The OTS proof commits to SHA256 of the kind:1042 signature. Because that signature can only be produced by the author, the timestamp cannot be forged for someone else, yet the act of anchoring and publishing remains fully delegable.

Kind:1041 Event Structure (Fingerprint Timestamp)

Tags

A kind:1041 event MUST include the following tags:

For addressable content events (kind 30000-39999, identified by kind:pubkey:d-tag coordinate):

["a", "<kind>:<author_pubkey>:<d-tag>", "<relay-url>"]
["k", "<content_kind>"]
["X", "<fingerprint_hex>", "minhash-equality-v1"]
["description", "<serialized kind:1042 attestation event, as a JSON string>"]

For non-addressable content events (kind 1 and others identified only by event ID):

["e", "<event_id>", "<relay-url>"]
["p", "<author_pubkey>"]
["k", "<content_kind>"]
["X", "<fingerprint_hex>", "minhash-equality-v1"]
["description", "<serialized kind:1042 attestation event, as a JSON string>"]
Tag Required Description
a For addressable events The stable coordinate of the content event. Persists across edits.
e For non-addressable events The event ID of the content event.
p When using e tag The content author’s pubkey. Allows verification without a relay lookup.
k Always The nostr kind integer of the content event, as a string.
X Always The 64-char lowercase hex fingerprint and algorithm identifier. Used for discovery; it MUST equal the X tag inside the embedded kind:1042 attestation. See The minhash-equality-v1 Algorithm.
description Always The full kind:1042 authorship attestation event, serialized as a JSON string (NIP-57 description convention). This is the author-signed object the OTS proof commits to. See The Authorship Attestation.

Content Field

The .content field MUST contain the full bytes of an OpenTimestamps .ots proof file, base64-encoded. The proof MUST contain at least one Bitcoin block attestation (no pending calendar-only proofs). The OTS proof commits to SHA256(attestation.sig), where attestation is the kind:1042 event carried in the description tag, as described below.

The created_at Field

The created_at field of a nostr event is self-reported and can be set to any value by the publisher. It is not used by this protocol for determining authorship priority. This applies to both the kind:1041 and the embedded kind:1042 event. The Bitcoin block height attested by the OTS proof is the only authoritative ordering signal.
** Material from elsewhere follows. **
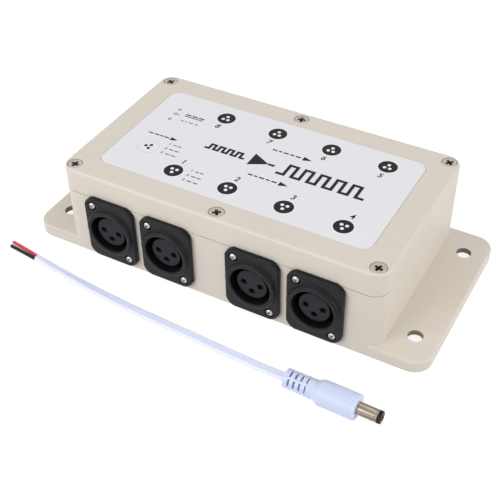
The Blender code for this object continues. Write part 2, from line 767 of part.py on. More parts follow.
def make_jack(black, steel, tin):
    """A round power jack: its body with two solder lugs, its nut inside, and its centre pin."""
    location = on_left_wall(JACK_Y, JACK_HEIGHT)
    floor = JACK_BEZEL_THICKNESS - JACK_BORE_DEPTH
    back = -JACK_BODY_DEPTH
    profile = [
        (0, back),
        (JACK_BODY_RADIUS, back),
        (JACK_BODY_RADIUS, 0),
        (JACK_BEZEL_RADIUS, 0),
        (JACK_BEZEL_RADIUS, JACK_BEZEL_THICKNESS - JACK_EDGE),
        (JACK_BEZEL_RADIUS - JACK_EDGE, JACK_BEZEL_THICKNESS),
        (JACK_BORE_RADIUS, JACK_BEZEL_THICKNESS),
        (JACK_BORE_RADIUS, floor),
        (0, floor),
    ]
    half = JACK_LUG_THICKNESS / 2
    wide = JACK_LUG_WIDTH / 2
    lugs = []
    for x in (-JACK_LUG_SPREAD, JACK_LUG_SPREAD):
        lugs.append(box((x - half, -wide, back - JACK_LUG_LENGTH), (x + half, wide, back + BITE)))
    pin_hole = rod(
        JACK_PIN_RADIUS + SEAT_GAP, back - CUT_PAST, floor + CUT_PAST, sides=SMALL_SIDES
    )
    body = cut(joined(turned(profile), gather(lugs)), pin_hole)
    place("jack_body", smooth(body), black, location, LEFT)
    tip = JACK_BEZEL_THICKNESS - JACK_PIN_SET_BACK
    point = JACK_PIN_RADIUS / 2
    profile = [
        (0, back),
        (JACK_PIN_RADIUS, back),
        (JACK_PIN_RADIUS, tip - point),
        (JACK_PIN_RADIUS - point, tip),
        (0, tip),
    ]
    place("jack_centre_pin", smooth(turned(profile, SMALL_SIDES)), tin, location, LEFT)
    top = -WALL - 2 * SEAT_GAP
    bottom = top - JACK_NUT_THICKNESS
    way = rod(
        JACK_BODY_RADIUS + SEAT_GAP, bottom - CUT_PAST, top + CUT_PAST, sides=RING_SIDES
    )
    nut = cut(prism(circle(JACK_NUT_RADIUS, 6), bottom, top), way)
    place("jack_nut", smooth(nut), steel, location, LEFT)


# Circuit board


def tail_holes():
    """Where the tails go through the board: three for each socket."""
    holes = []
    for _, location, turn in output_places():
        holes += [(facing(location, turn) @ Vector((x, 0, -TAIL_BACK))) for x, _ in CONTACT_PLACES]
    location = on_left_wall(INPUT_Y, INPUT_HEIGHT)
    holes += [(facing(location, LEFT) @ Vector((x, 0, -TAIL_BACK))) for x, _ in CONTACT_PLACES]
    return [(hole.x, hole.y) for hole in holes]


def chip(x, y):
    """An eight-leg chip's body, sunk into the board that it is soldered to."""
    low = (x - CHIP_LENGTH / 2, y - CHIP_WIDTH / 2, BOARD_TOP - SOLDERED)
    high = (x + CHIP_LENGTH / 2, y + CHIP_WIDTH / 2, BOARD_TOP + CHIP_HEIGHT)
    return box(low, high)


def heat_sink():
    """The regulator's plate with its fins."""
    low, high = BOARD_TOP - SOLDERED, BOARD_TOP + SINK_HEIGHT
    left = REGULATOR_X - SINK_WIDTH / 2
    sink = box((left, -SINK_PLATE, low), (left + SINK_WIDTH, 0, high))
    pitch = (SINK_WIDTH - SINK_FIN_THICKNESS) / (SINK_FINS - 1)
    fins = []
    for k in range(SINK_FINS):
        x = left + pitch * k
        reach = -SINK_PLATE - SINK_FIN_REACH
        fins.append(box((x, reach, low), (x + SINK_FIN_THICKNESS, -SINK_PLATE / 2, high)))
    return joined(sink, gather(fins))


def make_board(green, steel):
    """The board with the parts that are soldered to it, and the two screws that hold it."""
    low = (BOARD_LEFT, -BOARD_HALF, BOARD_HEIGHT)
    board = box(low, (BOARD_RIGHT, BOARD_HALF, BOARD_TOP))
    parts = [chip(x + CHIP_SHIFT, side * CHIP_ROW_Y) for x in SOCKET_X for side in (-1, 1)]
    parts.append(chip(RECEIVER_X, RECEIVER_Y))
    foot = BOARD_TOP - SOLDERED
    for x in CAPACITOR_X:
        parts.append(rod(CAPACITOR_RADIUS, foot, BOARD_TOP + CAPACITOR_HEIGHT, (x, 0), SCREW_SIDES))
    half = REGULATOR_WIDTH / 2
    regulator = box(
        (REGULATOR_X - half, -SINK_PLATE / 2, foot),
        (REGULATOR_X + half, REGULATOR_DEPTH, BOARD_TOP + REGULATOR_HEIGHT),
    )
    board = joined(board, gather(parts), joined(heat_sink(), regulator))
    past = BOARD_TOP + CUT_PAST
    holes = [rod(TAIL_RADIUS + SEAT_GAP, 0, past, p, TAIL_SIDES) for p in tail_holes()]
    hole = BOARD_SCREW_RADIUS + SEAT_GAP
    holes += [rod(hole, 0, past, p, SMALL_SIDES) for p in POST_PLACES]
    place("circuit_board", smooth(cut(board, gather(holes))), green)
    seat = BOARD_TOP + SEAT_GAP
    profile = [
        (0, seat - BOARD_SCREW_LENGTH),
        (BOARD_SCREW_RADIUS, seat - BOARD_SCREW_LENGTH),
        (BOARD_SCREW_RADIUS, seat),
        (BOARD_SCREW_HEAD, seat),
        (BOARD_SCREW_HEAD, seat + BOARD_SCREW_HEAD_HEIGHT / 2),
        (BOARD_SCREW_HEAD / 2, seat + BOARD_SCREW_HEAD_HEIGHT),
        (0, seat + BOARD_SCREW_HEAD_HEIGHT),
    ]
    screw = smooth(turned(profile, SMALL_SIDES))
    for name, p in (("board_screw_left", POST_PLACES[1]), ("board_screw_right", POST_PLACES[2])):
        place(name, screw, steel, (*p, 0))


def make_power_wires(red, black):
    """From the jack's two lugs over to the board's left edge and down to it."""
    lug_end = -CASE_LENGTH / 2 + JACK_BODY_DEPTH + JACK_LUG_LENGTH
    for name, finish, side, pad_y in (
        ("power_wire_red", red, 1, WIRE_PAD_Y[1]),
        ("power_wire_black", black, -1, WIRE_PAD_Y[0]),
    ):
        start = Vector((lug_end, JACK_Y + side * JACK_LUG_SPREAD, JACK_HEIGHT))
        end = Vector((WIRE_PAD_X, pad_y, BOARD_TOP + SEAT_GAP))
        out = start + Vector((WIRE_BEND, 0, 0))
        over = Vector((WIRE_PAD_X, pad_y, JACK_HEIGHT - WIRE_BEND))
        path = [start] + [bent(out, over, end, k / WIRE_STEPS) for k in range(WIRE_STEPS + 1)]
        place(name, smooth(swept(path, WIRE_RADIUS), 60), finish)


def bent(start, corner, end, t):
    """A point on the curve that leaves the start towards the corner and turns down to the end."""
    return start * (1 - t) ** 2 + corner * (2 * t * (1 - t)) + end * t * t


# Power lead


def between(before, start, end, after, t):
    """A point on the smooth curve from start to end that heads on from the points around them."""
    slope = end - before
    bow = 2 * before - 5 * start + 4 * end - after
    twist = 3 * start - before - 3 * end + after
    return 0.5 * (2 * start + slope * t + bow * t * t + twist * t**3)


def jacket_points():
    """The lead's centre line at even steps. It rises to the plug's axis at its first point."""
    route = [Vector((x, y, JACKET_RADIUS)) for x, y in JACKET_ROUTE]
    for point, share in zip(route, JACKET_RISE):
        point.z += (GRIP_RADIUS - JACKET_RADIUS) * share
    ends = [route[0] * 2 - route[1], *route, route[-1] * 2 - route[-2]]
    fine = []
    for corners in zip(ends, ends[1:], ends[2:], ends[3:]):
        fine += [between(*corners, k / 12) for k in range(12)]
    fine.append(route[-1])
    lengths = [0.0]
    for here, there in zip(fine, fine[1:]):
        lengths.append(lengths[-1] + (there - here).length)
    points = [fine[0]]
    for k in range(1, JACKET_POINTS - 1):
        want = lengths[-1] * k / (JACKET_POINTS - 1)
        after = next(n for n, length in enumerate(lengths) if length >= want)
        share = (want - lengths[after - 1]) / (lengths[after] - lengths[after - 1])
        points.append(fine[after - 1].lerp(fine[after], share))
    return [*points, fine[-1]]


def make_lead(white, red, black, nickel):
    points = jacket_points()
    line = bpy.data.curves.new("lead_jacket", "CURVE")
    line.dimensions = "3D"
    line.bevel_depth = JACKET_RADIUS
    line.bevel_resolution = 3
    line.use_fill_caps = True
    spline = line.splines.new("POLY")
    spline.points.add(len(points) - 1)
    for point, spot in zip(spline.points, points):
        point.co = (*spot, 1)
    line.materials.append(white)
    bpy.context.scene.collection.objects.link(bpy.data.objects.new("lead_jacket", line))
    make_stripped_end(points, red, black)
    make_plug(points, white, nickel, black)


def make_stripped_end(points, red, black):
    """The two wires beyond the jacket, side by side, each with a short bare end."""
    along = (points[-1] - points[-2]).normalized()
    across = Vector((0, 0, 1)).cross(along)
    drop = Vector((0, 0, CORE_WIRE_RADIUS - JACKET_RADIUS))
    for name, finish, side in (("lead_wire_red", red, -1), ("lead_wire_black", black, 1)):
        start = points[-1] + along * SEAT_GAP + across * (side * CORE_WIRE_SPREAD)
        end = start + along * CORE_WIRE_LENGTH + drop
        wire = swept([start, end], CORE_WIRE_RADIUS, SMALL_SIDES)
        way = (end - start).normalized()
        bare = swept([end - way * BITE, end + way * BARE_END_LENGTH], BARE_END_RADIUS)
        place(name, smooth(joined(wire, bare)), finish)


def make_plug(points, white, nickel, black):
    """The moulded grip with its slotted relief, the metal sleeve and the tip ring."""
    along = Vector((*PLUG_POINTS_AT, points[0].z)) - points[0]
    along.normalize()
    root = Matrix.Translation(points[0] + along * (JACKET_RADIUS * PLUG_BEND + SEAT_GAP))
    stand = root @ along.to_track_quat("Z", "Y").to_matrix().to_4x4()
    length = RELIEF_LENGTH + GRIP_LENGTH
    profile = [
        (0, 0),
        (RELIEF_ROOT_RADIUS, 0),
        (RELIEF_RADIUS, RELIEF_LENGTH),
        (GRIP_RADIUS - GRIP_EDGE, RELIEF_LENGTH + GRIP_SHOULDER),
        (GRIP_RADIUS, RELIEF_LENGTH + GRIP_SHOULDER + GRIP_EDGE),
        (GRIP_RADIUS, length - GRIP_EDGE),
        (GRIP_RADIUS - GRIP_EDGE, length),
        (0, length),
    ]
    slots = []
    half = RELIEF_SLOT_SPAN / 2
    deep = RELIEF_ROOT_RADIUS - RELIEF_SLOT_DEPTH
    for k in range(RELIEF_SLOTS):
        low = RELIEF_SLOT_FIRST + RELIEF_SLOT_PITCH * k
        slot = box((deep, -half, low), (GRIP_RADIUS, half, low + RELIEF_SLOT_WIDTH))
        for rib in (RELIEF_RIB_TURN, RELIEF_RIB_TURN + math.pi):
            slots += [spun(slot, rib + side * RELIEF_SLOT_TURN) for side in (-1, 1)]
    seat = length - PLUG_SLEEVE_SEAT
    hole = PLUG_SLEEVE_RADIUS + SEAT_GAP
    slots.append(rod(hole, seat - SEAT_GAP, length + CUT_PAST, sides=SCREW_SIDES))
    grip = cut(turned(profile), gather(slots))
    place("plug_grip", smooth(shifted(grip, stand)), white)
    tip = length + PLUG_SLEEVE_LENGTH
    profile = [
        (0, seat),
        (PLUG_SLEEVE_RADIUS, seat),
        (PLUG_SLEEVE_RADIUS, tip),
        (PLUG_SLEEVE_BORE, tip),
        (PLUG_SLEEVE_BORE, length),
        (0, length),
    ]
    place("plug_sleeve", smooth(shifted(turned(profile, SCREW_SIDES), stand)), nickel)
    low = tip + SEAT_GAP
    high = tip + PLUG_TIP_LENGTH
    edge = PLUG_TIP_LENGTH / 4
    profile = [
        (PLUG_TIP_BORE, low),
        (PLUG_SLEEVE_RADIUS, low),
        (PLUG_SLEEVE_RADIUS, high - edge),
        (PLUG_SLEEVE_RADIUS - edge, high),
        (PLUG_TIP_BORE, high),
    ]
    place("plug_tip_ring", smooth(shifted(turned(profile, SCREW_SIDES), stand)), black)


def main():
    clear_scene()
    case_plastic = material("case_plastic", (0.72, 0.66, 0.57), 0.45)
    black_plastic = material("black_plastic", (0.012, 0.012, 0.014), 0.4)
    insert_plastic = material("insert_plastic", (0.018, 0.018, 0.021), 0.5)
    label_film = material("label_film", (0.80, 0.80, 0.86), 0.35)
    seal_rubber = material("seal_rubber", (0.02, 0.02, 0.02), 0.8)
    screw_steel = material("screw_steel", (0.55, 0.53, 0.51), 0.3, 1.0)
    bright_steel = material("bright_steel", (0.75, 0.75, 0.75), 0.18, 1.0)
    contact_metal = material("contact_metal", (0.80, 0.65, 0.35), 0.3, 1.0)
    board_green = material("board_green", (0.02, 0.14, 0.05), 0.4)
    lead_white = material("lead_white", (0.74, 0.78, 0.95), 0.35)
    wire_red = material("wire_red", (0.60, 0.03, 0.04), 0.4)
    wire_black = material("wire_black", (0.015, 0.013, 0.013), 0.4)
    plug_nickel = material("plug_nickel", (0.62, 0.56, 0.48), 0.22, 1.0)

    make_base(case_plastic)
    make_lid(case_plastic)
    make_seal(seal_rubber)
    make_label(label_film)
    make_lid_screws(screw_steel)
    make_outputs(black_plastic, insert_plastic, bright_steel)
    make_input(black_plastic, insert_plastic, bright_steel)
    make_jack(black_plastic, bright_steel, contact_metal)
    make_board(board_green, screw_steel)
    make_power_wires(wire_red, wire_black)
    make_lead(lead_white, wire_red, wire_black, plug_nickel)


main()
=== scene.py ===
# %% [markdown]
# # Dressing a stage lighting signal amplifier
#
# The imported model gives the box, its lid, eight output sockets, one input socket, a power jack, a
# circuit board and a loose power lead as plain solids in one shared frame. This lesson puts the
# finished pieces over them: finer edges, moulded plastic, plated screws, a printed label and a
# flat two-core lead. Everything is in metres. The box's length runs along X, outputs 1 to 4 face
# -Y, and +Z goes up through the lid.

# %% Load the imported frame
import math

import bmesh
import bpy
from mathutils import Matrix, Vector


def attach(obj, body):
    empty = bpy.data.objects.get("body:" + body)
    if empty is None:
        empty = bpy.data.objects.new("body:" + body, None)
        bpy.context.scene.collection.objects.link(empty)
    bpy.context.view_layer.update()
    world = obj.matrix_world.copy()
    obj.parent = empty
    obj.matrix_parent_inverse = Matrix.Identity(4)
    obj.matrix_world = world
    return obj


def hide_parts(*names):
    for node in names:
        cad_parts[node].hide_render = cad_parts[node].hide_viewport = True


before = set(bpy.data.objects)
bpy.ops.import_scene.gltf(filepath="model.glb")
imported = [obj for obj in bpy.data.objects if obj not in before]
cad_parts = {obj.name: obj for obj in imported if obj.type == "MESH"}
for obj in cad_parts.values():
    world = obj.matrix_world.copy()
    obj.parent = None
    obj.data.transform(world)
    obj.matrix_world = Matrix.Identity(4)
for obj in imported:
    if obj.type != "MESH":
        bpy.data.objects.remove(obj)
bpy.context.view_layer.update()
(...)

The Authorship Attestation (kind:1042)

The kind:1042 event is the author’s signed claim. Its shape is rigidly fixed so that there is no ambiguity about what is being attested, and so a verifier can reconstruct and check it deterministically:

{
  "kind": 1042,
  "pubkey": "<content author pubkey>",
  "created_at": <any; not used for ordering>,
  "content": "",
  "tags": [
    ["X", "<fingerprint_hex>", "minhash-equality-v1"],
    ["k", "<content_kind>"]
  ],
  "id":  "<computed per NIP-01>",
  "sig": "<author's BIP-340 signature, the value the OTS commits to via SHA256>"
}
Field Requirement
kind MUST be 1042.
pubkey MUST be the content author. This is the identity the attestation binds.
content MUST be the empty string "".
X tag MUST be present exactly once: the 64-hex fingerprint and the "minhash-equality-v1" identifier. This is the fingerprint the author is vouching for.
k tag OPTIONAL: the content kind the attestation is scoped to.
created_at Author/signer chosen; ignored for ordering.

A kind:1042 event is produced through the ordinary nostr event-signing path (signEvent), so it works identically whether the author signs with a NIP-07 extension, a NIP-46 bunker, or a local key. Like a NIP-98 auth event, it is a signed token: it is embedded in a kind:1041 rather than broadcast on its own (though publishing it independently is harmless).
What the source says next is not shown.